By David Pendered
Sometimes the political theater at Atlanta City Hall is pure spectacle. Thursday was one of those days.
A union leader won applause for her speech, including from councilmembers Michael Julian Bond and C.T. Martin. Bond, who chaired the meeting, quickly regained order and seemed to smile as he said such outbursts were not in order.
The wife of a policeman also was applauded after her brief comments about low pay for cops and helping to buy a billboard to highlight the police pay issue. She wrote a blog in December titled, “City council is a joke,” in which she discussed the size and dialect of a councilmember.
Nothing was resolved. It really was just theater.
But it is important theater. This drama has played out for at least 20 years, since Maynard Jackson’s final year in office. Thursday, though, marked a shift in the script.
For one, the spotlight was literally on a handful of labor leaders. They sat on a dais to represent the police, firefighters, and 911 call responders. Someone on the council if anyone represented the corrections officers, and the rep for the 911 workers said she’d represent their concerns because they’re all city employees.
In past years, the reps have come forward individually. Some state that they are risking their job status to come forward to say that public safety is at risk because veterans are quitting over low pay and heading to greener pastures. Some councilmembers recall their own day in the movement and promise to do what they can to wring concessions out of the mayor and administration to aid public safety workers – though it may mean pinching other workers.
The tone shifted seismically this year.
It may have been when Gina Pagnotta-Murphy, the president PACE/NAGE Local 500, made a presentation that ended with an elegantly simple statement.
“It’s time for us to get a raise,” Pagnotta said. “Five percent is what I’m fighting for … I’m not even coming to the table for 1 percent … Stop pitting police and fire and general employees against one another – it needs to stop.”
That’s when the room, half-filled with first responders, filled with a rousing applause. Bond joined in, and Martin said later that he had, too.

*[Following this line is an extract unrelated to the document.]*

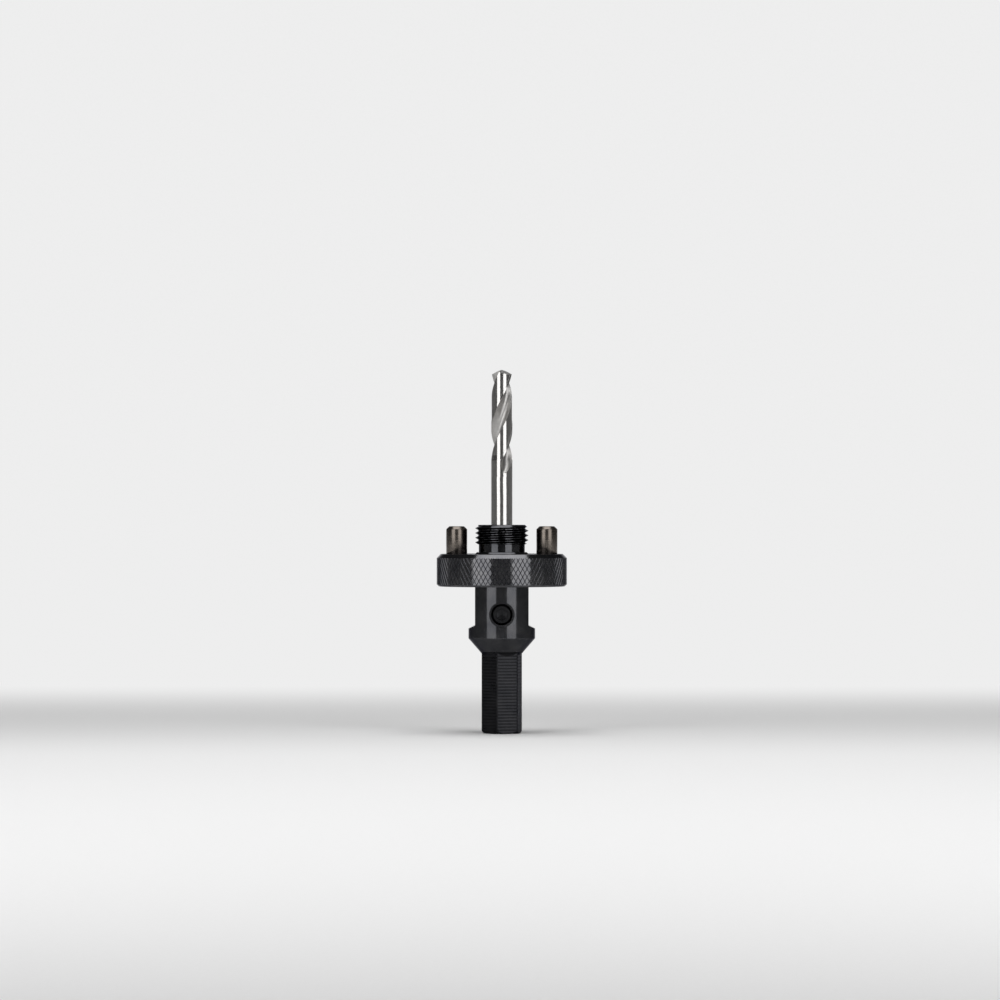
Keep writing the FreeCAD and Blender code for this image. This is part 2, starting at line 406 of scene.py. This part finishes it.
def noseRadius(angles, z):
    a = arbor
    crest = a["noseDia"] / 2
    thread = threadRadius(angles, z, crest, a["threadDepth"], a["threadPitch"], a["threadFlank"])
    thread = softMin(thread, crest - a["noseChamfer"] + a["noseTop"] - z, a["threadRound"])
    # the first turn is cut in through a short lead
    lead = a["reliefDia"] / 2 + (z - a["reliefTop"]) * a["leadSlope"] + a["leadStep"]
    return softMin(thread, lead, a["threadRound"])


# all round, and closer together at the corners of the hex and the edges of the flats
def arborAngles():
    a = arbor
    hexCorners = [-90 + a["hexTurnDeg"] + 30 + 60 * side for side in range(6)]
    edgeDeg = math.degrees(math.acos(a["bodyFlats"] / a["bodyDia"]))
    flatEdges = [edgeDeg, 180 - edgeDeg, 180 + edgeDeg, -edgeDeg]
    byCorner = (-2.2, -1.5, -0.9, -0.4, 0, 0.4, 0.9, 1.5, 2.2)
    byEdge = (-1.2, -0.6, 0, 0.6, 1.2)
    near = [corner + offset for corner in hexCorners for offset in byCorner]
    near += [edge + offset for edge in flatEdges for offset in byEdge]
    degrees = np.concatenate([np.degrees(circle(252)), near]) % 360
    return np.radians(np.unique(np.round(degrees, 3)))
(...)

Bond said something to the effect of: “Even though I participated, there will be no outbursts.”
Soon after, Kelly Uhlis, the wife of an Atlanta police sergeant, took the podium to call for higher police pay. She said she contributed to a fund that purchased a billboard that compares the city council’s pending pay hike of about 50 percent to that of city employees.
“I want you to recognize these people are voiceless when it comes to listening to you guys,” Uhlis said. “You have a sounding piece and they don’t.”
In addition to the billboard, Uhlis has posted her thoughts on the issue of police pay and council pay on a personal website. She relates her impressions of a councilmember speaking last summer about the issue of pay raise for council members. She mentions his size and suggests he needs a “Rosetta Stone intro to English” before observing:
“It’s really not funny when you really break down the numbers and see police officers and their families on government assistance because the city council and the mayor would rather discuss more important business like, The Busted Ass Belt line. And how one day it will be like the BIG APPLE!”
Councilmember Joyce Sheperd spoke after the applause for Uhlis had faded. She mentioned her career in the telecom industry and 31 years in the Communications Workers of America. Sheperd echoed Pagnotta-Murphy’s comments.
“We didn’t bargain for one group over another,” Sheperd said of her days with the CWA. “The media pits us against you … It’s mindblowing to me that that’s how you all bargain, or the city, or how we all bargain. It’s sad. All of you should be one union, one group. You should be sitting down together … and that could stop the circus that happens every year.”